Malfatti literally means “badly shaped” and the name fits perfectly these misshapen, fragile dumplings. Under different names (gnudi, strozzapreti, gnocchi verdi, rabaton) malfatti appear in many parts of northern and central Italy and they share the same logic: cooked, chopped leafy greens (chard, spinach, nettles) are mixed with a binding ingredient (eggs, ricotta, breadcrumbs, flour), formed into fragile gnocchi-like morsels, poached and dressed, generally, with melted butter and Parmigiano or with a light tomato sauce They are delicate but not insubstantial.
I made them with both chards and spinach and they are equally delicious; I have found that a ratio of two parts greens to one part ricotta is just about right. As with any gnocchi/dumpling, the trick is not to use too much flour when making them, otherwise they will be stodgy. I prefer to poach and then bake my malfatti: they emerge from the oven with a lovely, light Parmesan crust. One could serve them just poached and dressed with the chosen sauce: if you do this, bear in mind that malfatti are fragile also when cooked, so it is best to drain them directly into a heated serving plate and drizzle them with the hot condiment. I have also seen some versions where the malfatti are simply baked, without any prior poaching: I have not tried it, but it makes sense. Whenever I poach gnocchi-like dumplings, I prefer to shock them in icy cold water afterwards: this is not essential but it does firm them up considerably.
Malfatti di spinaci e ricotta/Spinach and ricotta gnocchi
3 – 4 portions
spinach, leaves and tender stalks – 500g
a small onion, very finely chopped
butter – 40g, plus extra for dressing the dumplings
ricotta, drained and patted dry – 250g
a little grated nutmeg
half a teaspoon of grated lemon zest
grated Parmigiano, plus extra for dressing the dumplings – 50g
Durum wheat flour (semola) for rolling the malfatti (semolina is fine too)
Sauce: melted butter and Parmesan or a light tomato sauce
Discard the roots and wash the spinach thoroughly.
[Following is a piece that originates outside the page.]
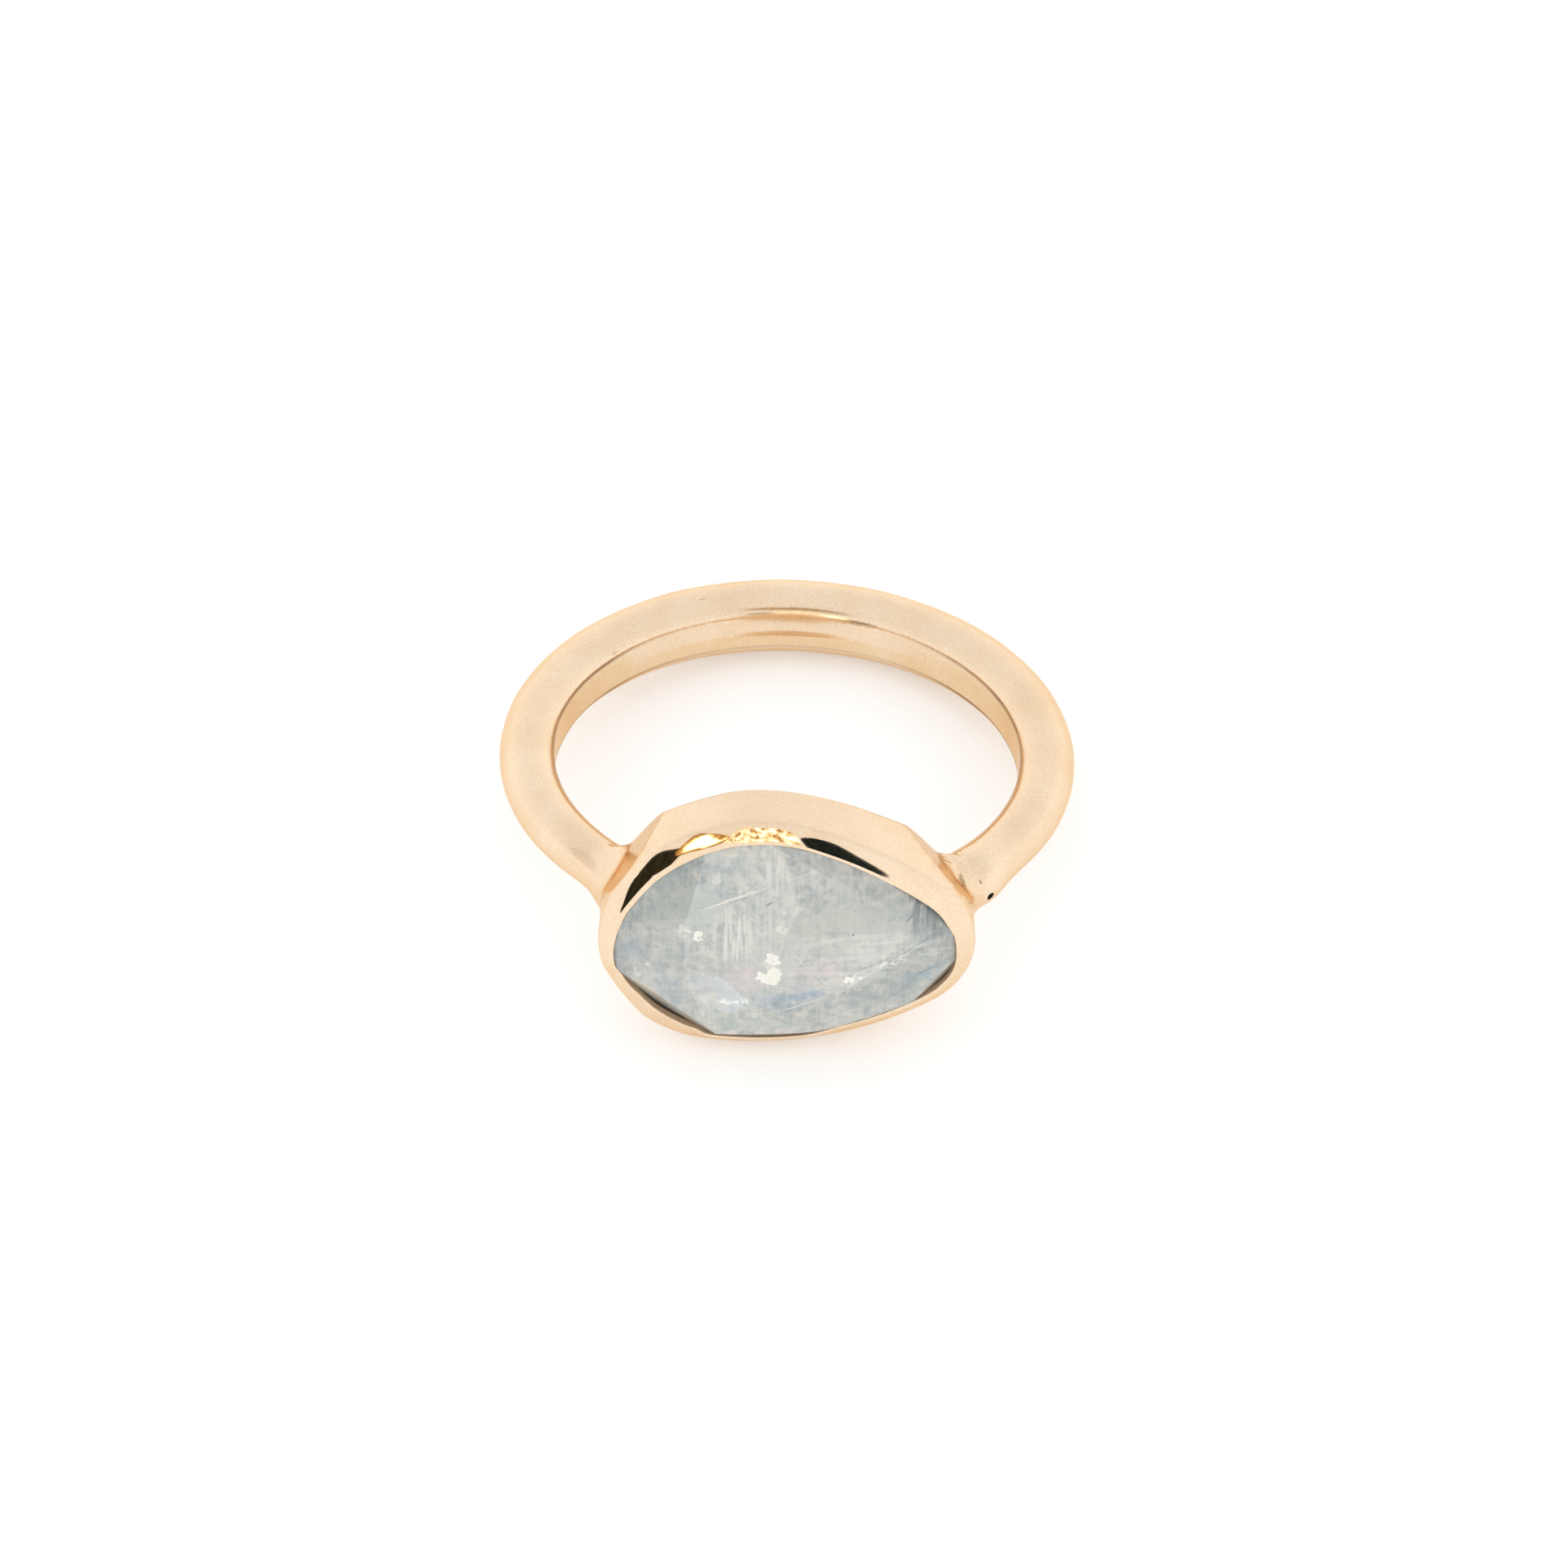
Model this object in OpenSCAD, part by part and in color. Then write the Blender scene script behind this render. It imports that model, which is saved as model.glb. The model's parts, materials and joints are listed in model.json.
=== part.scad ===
// Gold ring with one rose-cut moonstone.
// A round wire, thick at the back and thinner towards the stone, forms the shank. A cup with
// a solid floor, filed to the curve of the finger and flat along its back edges, is soldered
// to the wire and holds the stone under its pressed-over rim. The ring lies on its side: the
// plane z = 0 touches the cup's lower edge and the back of the shank.
// Sizes are in millimetres.

/* [Finger hole] */
// Inner diameter of the ring
finger_d = 17; // [16.4:0.1:17.6]

/* [Shank] */
// Diameter of the wire at the back of the finger
wire_back_d = 2.8; // [2.6:0.02:2.9]
// Diameter that the wire would taper to behind the middle of the cup
wire_front_d = 1.74; // [1.66:0.02:1.9]
// Width of the flat band that the finger hole leaves along the inside
flat_w = 1.3; // [1:0.05:1.4]
// Diameter of the casting pit beside the right joint
pit_d = 0.3; // [0.2:0.05:0.4]

/* [Cup] */
// Middle of the cup across the ring, to the right of the finger hole's axis
cup_x = 0.15; // [-0.5:0.05:0.5]
// Middle of the cup along the finger, above the middle of the shank
cup_z = 0.2; // [-0.4:0.05:0.4]
// Thickness of the wall round the stone
wall_t = 0.45; // [0.4:0.05:0.5]
// Width of the ledge that carries the stone, wall included
ledge_w = 0.95; // [0.8:0.05:1.2]
// Height of the ledge above the finger hole
ledge_h = 0.9; // [0.8:0.02:1]
// Depth of the cup's floor below the ledge
floor_drop = 0.1; // [0.05:0.05:0.3]
// Height at which the wall bends over into the rim
bend_h = 2.06; // [2:0.02:2.1]
// Height of the rim's crest
rim_h = 2.38; // [2.34:0.02:2.44]
// How far the crest leans in over the stone
rim_in = 0.7; // [0.6:0.02:0.74]
// Radius of the bend between the wall and the rim
bend_r = 0.2; // [0.1:0.05:0.3]

/* [Stone] */
// Height of the stone's flat base above the finger hole
stone_base_h = 0.96; // [0.94:0.01:1]
// Height of the girdle's top edge, hidden under the rim
girdle_h = 1.72; // [1.66:0.02:1.76]
// Gap between the girdle and the cup's wall
girdle_gap = 0.08; // [0.06:0.01:0.1]
// Height at which the facets leave the rim
crown_h = 2.34; // [2.3:0.02:2.36]
// Height of the small table
table_h = 3.34; // [3.28:0.02:3.38]

/* [Lying] */
// Sideways rock at which the lying ring balances, right side down
rest_rock = 2; // [0:0.1:4]

/* [Hidden] */

finger_r = finger_d / 2;
wire_stations = 72;
wire_sides = 20;
wall_stations = 90;
cut = 0.5;

// The cup's outline is five arcs, each tangent to the next, that meet at these directions
// of the outward normal: upper right, crown, heel, belly and nose.
meets = [53, 73, 158, 263.5, 305.5, 413];
// Radii of the upper right, the crown and the heel; the belly and the nose close the loop.
set_radii = [14.2, 5.8, 4.3];

// Solder that swells the wire at the left and the right joint: angle from the back of the
// ring, extra radius of the wire and half the angle over which it fades.
solder = [
    [-141, 0.12, 4.5],
    [136, 0.17, 7],
];

// Flats filed along the cup's back edge, from the left shoulder to the right one: the direction
// that each faces, how steeply it looks up or down, and its distance from the middle of the
// finger hole.
flats = [
    [168, 32, 3.98],
    [112.6, 44.1, -1.78],
    [90, 20, -6.34],
    [61.4, 48.2, -1],
    [20.5, 38, 2.84],
];

// Corners of the inner star of facets: x, y and height above the finger hole.
star = [
    [-3.43, 1.38, 3.05],
    [1.15, 3.26, 2.85],
    [5.10, 0.80, 2.62],
    [1.80, -1.83, 3.00],
    [-0.59, -3.06, 2.88],
    [-3.50, -1.08, 2.98],
];
// Where the star's ridges would meet above the table.
apex = [-0.10, 0.91, 3.42];
// Corners at which the facets reach the rim: direction of the outline's normal and inset.
rim_corners = [
    [196, 0.83],
    [229, 1.12],
    [256, 1.04],
    [264, 0.84],
    [284, 0.82],
    [302, 0.82],
    [342, 0.84],
    [19, 0.86],
    [61, 0.88],
    [71, 0.84],
    [90, 0.83],
    [113, 0.85],
    [141, 0.88],
    [165, 0.84],
];

// Outline of the cup

function turn(from, to) = [sin(to) - sin(from), cos(from) - cos(to)];
arc_turns = [for (i = [0:4]) turn(meets[i], meets[i + 1])];
open_gap = -(set_radii[0] * arc_turns[0] + set_radii[1] * arc_turns[1] + set_radii[2] * arc_turns[2]);
closing = cross(arc_turns[3], arc_turns[4]);
radii = concat(set_radii, [cross(open_gap, arc_turns[4]) / closing, cross(arc_turns[3], open_gap) / closing]);

function raw_centre(i) = i == 0 ? [0, 0]
    : raw_centre(i - 1) + (radii[i - 1] - radii[i]) * [cos(meets[i]), sin(meets[i])];
outline_left = raw_centre(2).x - radii[2];
outline_right = raw_centre(4).x + radii[4];
outline_low = raw_centre(3).y - radii[3];
outline_high = raw_centre(1).y + radii[1];
function centre(i) = raw_centre(i) - [outline_left + outline_right, outline_low + outline_high] / 2;

// A point of the outline, moved in by an inset, where the outward normal has this direction.
function arc_of(dir, i = 0) = i == 4 || dir < meets[i + 1] ? i : arc_of(dir, i + 1);
function outline_point(dir, inset) = let (d = dir < meets[0] ? dir + 360 : dir, i = arc_of(d))
    centre(i) + (radii[i] - inset) * [cos(d), sin(d)];
function outline(inset) =
    [for (i = [0:wall_stations - 1]) outline_point(meets[0] + (i + 0.5) * 360 / wall_stations, inset)];

// Points of an arc of radius r that rounds the corner b between a and c.
function unit(v) = v / norm(v);
function rounded(a, b, c, r, steps = 6) = let (
        u = unit(a - b), w = unit(c - b), half = acos(u * w) / 2,
        middle = b + unit(u + w) * r / sin(half), first = b + u * r / tan(half),
        side = cross(first - middle, c - b) > 0 ? 1 : -1, sweep = 180 - 2 * half
    ) [for (k = [0:steps]) let (t = side * sweep * k / steps, v = first - middle)
        middle + [v.x * cos(t) - v.y * sin(t), v.x * sin(t) + v.y * cos(t)]];

// Shank

function swell(angle, s) = s[1] * exp(-pow((angle - s[0]) / s[2], 2));
function wire_r(angle) = (wire_back_d + wire_front_d) / 4 + (wire_back_d - wire_front_d) / 4 * cos(angle)
    + swell(angle, solder[0]) + swell(angle, solder[1]);
function wire_centre_r(angle) = finger_r + sqrt(pow(wire_r(angle), 2) - pow(flat_w / 2, 2));
function wire_point(angle, around) = let (r = wire_centre_r(angle) + wire_r(angle) * cos(around))
    [r * sin(angle), r * cos(angle), wire_r(angle) * sin(around)];

module wire_hoop() {
    function at(i, k) = (i % wire_stations) * wire_sides + k % wire_sides;
    triangles = [for (i = [0:wire_stations - 1], k = [0:wire_sides - 1], half = [0, 1])
        half == 0 ? [at(i, k), at(i + 1, k), at(i + 1, k + 1)] : [at(i, k), at(i + 1, k + 1), at(i, k + 1)]];
    polyhedron(hoop_points, triangles);
}

module pit() {
    pit_angle = 136;
    pit_z = -0.2;
    pit_depth = 0.3;
    outer_r = wire_centre_r(pit_angle) + wire_r(pit_angle);
    rotate([0, 0, 90 - pit_angle]) translate([outer_r - pit_depth, 0, pit_z]) rotate([0, 90, 0])
        cylinder(h = pit_depth + cut, d = pit_d, $fn = 24);
}

// Cup, drawn with its outline in the xy plane and z outwards from the finger hole's axis

function wall_section() = let (
        foot_h = -4, foot = [0, foot_h], crest = [rim_in, rim_h],
        bend = rounded(foot, [0, bend_h], crest, bend_r)
    ) concat([foot], bend, [crest, [rim_in + 0.05, rim_h - 0.06], [wall_t, bend_h - 0.1],
        [wall_t, ledge_h], [ledge_w, ledge_h], [ledge_w, foot_h]]);

module cup_wall() {
    section = wall_section();
    sides = len(section);
    points = [for (i = [0:wall_stations - 1], p = section)
        let (o = outline_point(meets[0] + (i + 0.5) * 360 / wall_stations, p[0])) [o.x, o.y, finger_r + p[1]]];
    function at(i, k) = (i % wall_stations) * sides + k % sides;
    triangles = [for (i = [0:wall_stations - 1], k = [0:sides - 1], half = [0, 1])
        half == 0 ? [at(i, k), at(i + 1, k + 1), at(i + 1, k)] : [at(i, k), at(i, k + 1), at(i + 1, k + 1)]];
    polyhedron(points, triangles);
}

module outline_prism(inset, low, high) {
    translate([0, 0, low]) linear_extrude(high - low) polygon(outline(inset));
}

module set_in_ring() {
    translate([cup_x, 0, cup_z]) rotate([90, 0, 0]) children();
}

module cup_floor() {
    set_in_ring() outline_prism(ledge_w - 0.2, 4.5, finger_r + ledge_h - floor_drop);
}

// One flat filed across the upper back edge of the cup, and its twin below.
module back_flats(facing, slope, distance) {
    size = 30;
    for (side = [-1, 1]) rotate([0, side * slope, facing]) translate([distance, -size / 2, -size / 2])
        cube(size);
}

module finger_bore() {
    cylinder(h = 30, r = finger_r, center = true, $fn = 96);
}

// Lying on its side: the ring rocks, then tips back until the cup's lower edge and the
// underside of the shank are down together.

hoop_points = [for (i = [0:wire_stations - 1], k = [0:wire_sides - 1])
    wire_point(360 * i / wire_stations - 180, 360 * k / wire_sides)];
cup_edge = [for (o = outline(0)) let (x = cup_x + o.x) [x, -sqrt(pow(finger_r, 2) - pow(x, 2)), cup_z + o.y]];

function axis_up(pitch) = [-sin(rest_rock), -cos(rest_rock) * sin(pitch), cos(rest_rock) * cos(pitch)];
function low(points, pitch) = min(points * axis_up(pitch));
function settle(pitch, rounds) = rounds == 0 ? pitch
    : settle(pitch + atan((low(hoop_points, pitch) - low(cup_edge, pitch)) / (2 * finger_r)), rounds - 1);
rest_pitch = settle(10, 6);
rest_lift = -low(hoop_points, rest_pitch);

module lying() {
    front = cos(rest_pitch) * (finger_r + table_h);
    back = max([for (p = hoop_points) p.y]) * cos(rest_pitch);
    translate([0, (front - back) / 2, rest_lift]) rotate([-rest_pitch, rest_rock, 0]) children();
}

// Nodes

module ring_body() {
    color("#EBC8A0") lying() difference() {
        union() {
            difference() {
                wire_hoop();
                set_in_ring() outline_prism(wall_t / 2, 2, finger_r + 3);
                pit();
            }
            difference() {
                union() {
                    set_in_ring() cup_wall();
                    cup_floor();
                }
                for (f = flats) back_flats(f[0], f[1], f[2]);
            }
        }
        finger_bore();
    }
}

module moonstone() {
    cut_share = (apex.z - table_h);
    table = [for (s = star) let (f = cut_share / (apex.z - s.z), p = apex + f * (s - apex)) [p.x, p.y, table_h]];
    girdle_in = wall_t + girdle_gap;
    function ring(h, inset) = [for (c = rim_corners) let (p = outline_point(c[0], inset)) [p.x, p.y, h]];
    at_rim = [for (c = rim_corners) let (p = outline_point(c[0], c[1])) [p.x, p.y, crown_h]];
    heights = concat(table, star, at_rim, ring(girdle_h, girdle_in), ring(stone_base_h, girdle_in));
    color("#C3CCCE") lying() set_in_ring() translate([0, 0, finger_r])
        hull() polyhedron(heights, [[for (i = [0:len(heights) - 1]) i]]);
}

ring_body();
moonstone();
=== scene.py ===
import json
import math

import bmesh
import bpy
from mathutils import Matrix, Vector, noise
from mathutils.bvhtree import BVHTree


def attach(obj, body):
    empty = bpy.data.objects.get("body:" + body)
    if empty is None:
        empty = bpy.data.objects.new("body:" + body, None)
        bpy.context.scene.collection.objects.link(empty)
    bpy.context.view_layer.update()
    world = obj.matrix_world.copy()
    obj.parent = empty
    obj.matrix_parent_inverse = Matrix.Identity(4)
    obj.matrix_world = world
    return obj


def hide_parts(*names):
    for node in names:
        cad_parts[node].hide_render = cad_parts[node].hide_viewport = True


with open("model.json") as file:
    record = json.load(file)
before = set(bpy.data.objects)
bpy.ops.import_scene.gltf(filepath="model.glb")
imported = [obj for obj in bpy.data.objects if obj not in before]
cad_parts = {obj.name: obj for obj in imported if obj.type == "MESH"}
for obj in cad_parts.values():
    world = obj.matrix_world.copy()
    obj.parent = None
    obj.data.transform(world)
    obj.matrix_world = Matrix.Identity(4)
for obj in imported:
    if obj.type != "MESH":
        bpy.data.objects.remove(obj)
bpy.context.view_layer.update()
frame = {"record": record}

# Shank. A round wire of 14 carat rose gold, bent round a mandrel that leaves a narrow flat band
# along the inside. It is thick at the back and filed thinner towards the stone, and its two ends
# are soldered to the cup.

# Sizes are in millimetres in the ring's own frame: the finger's axis is Z, the stone looks along
# -Y, and angles are counted from the back of the ring.
MM = 0.001
FINGER_R = 8.5
WIRE_BACK_R = 1.4
WIRE_FRONT_R = 0.87
BAND_HALF = 0.65
WIRE_END = 145.5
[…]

Cook them in a covered skillet without adding any water. Drain, refresh with cold water and squeeze them to press out as much water as possible. Chop them finely.
Melt the 25g of butter with the onion. Salt it lightly, cover and cook over low heat until the onion is thoroughly soft. Raise the heat, add the spinach and stir to coat. Cook until the mix is dry, stirring often. Cool.
Add the ricotta, egg yolk, flour, cheese, nutmeg and pepper. Stir to mix everything together. Transfer this mix onto a large plate, in a single layer and refrigerate for a couple of hours (or pop it in the freezer for about 30 minutes).
Dust a large tray with a thick layer of semola. Scoop out teaspoons of the mix and place the nuggets onto the semola: use two teaspoons, one for scooping and one for pushing the mix onto the tray. Do not worry too much about the shape. When all the malfatti are done, shower them with a thick layer of semola. Shake the tray to make the malfatti roll and assume a more uniform round-ish shape. Reshape the malfatti by hand by rolling them between your palms and place them onto a parchment paper-lined tray, dusted with some plain flour.
Place the tray in the fridge for a couple of hours, uncovered. Turn the malfatti very gingerly after the first hour. They can even stay here for few hours. Remove them from the fridge when you are ready to cook them.
Poach them in a large skillet of simmering salted water: if the water is at a rolling boil, they will fall apart. Remove them with a perforated skimmer spoon once they float up and drop them into a large mixing bowl filled with icy water. Remove them from the water and dry them on a cloth. You can even perform this initial stage a few hours in advance.
For butter and Parmigiano malfatti: Melt a knob of butter with a couple of tablespoons of water over high heat, creating an emulsion. Pour half of it into a baking dish, add the malfatti in one layer, drizzle the remaining butter sauce over and shower with Parmigiano. Bake in a hot oven until a lightly golden crust is formed on top Let it rest for five minutes before serving. For tomato sauce and parmigiano malfatti: spoon some light tomato sauce in a baking dish, add the malfatti in one layer, drizzle some more tomato sauce sauce over and shower with Parmigiano and bake as above.
Spinach: use fully grown plants, not the baby type: here in London they are available at ethnic stores and farmers’ markets: they should be a vibrant green and should almost squeak when squeezed.
The same dish can also be made with chard leaves; cook the stalks separately in the Roman style with garlic, anchovy and chilly pepper.
I have often kept the poached, ice-water shocked dumpling overnight in the fridge and finished them off the next day.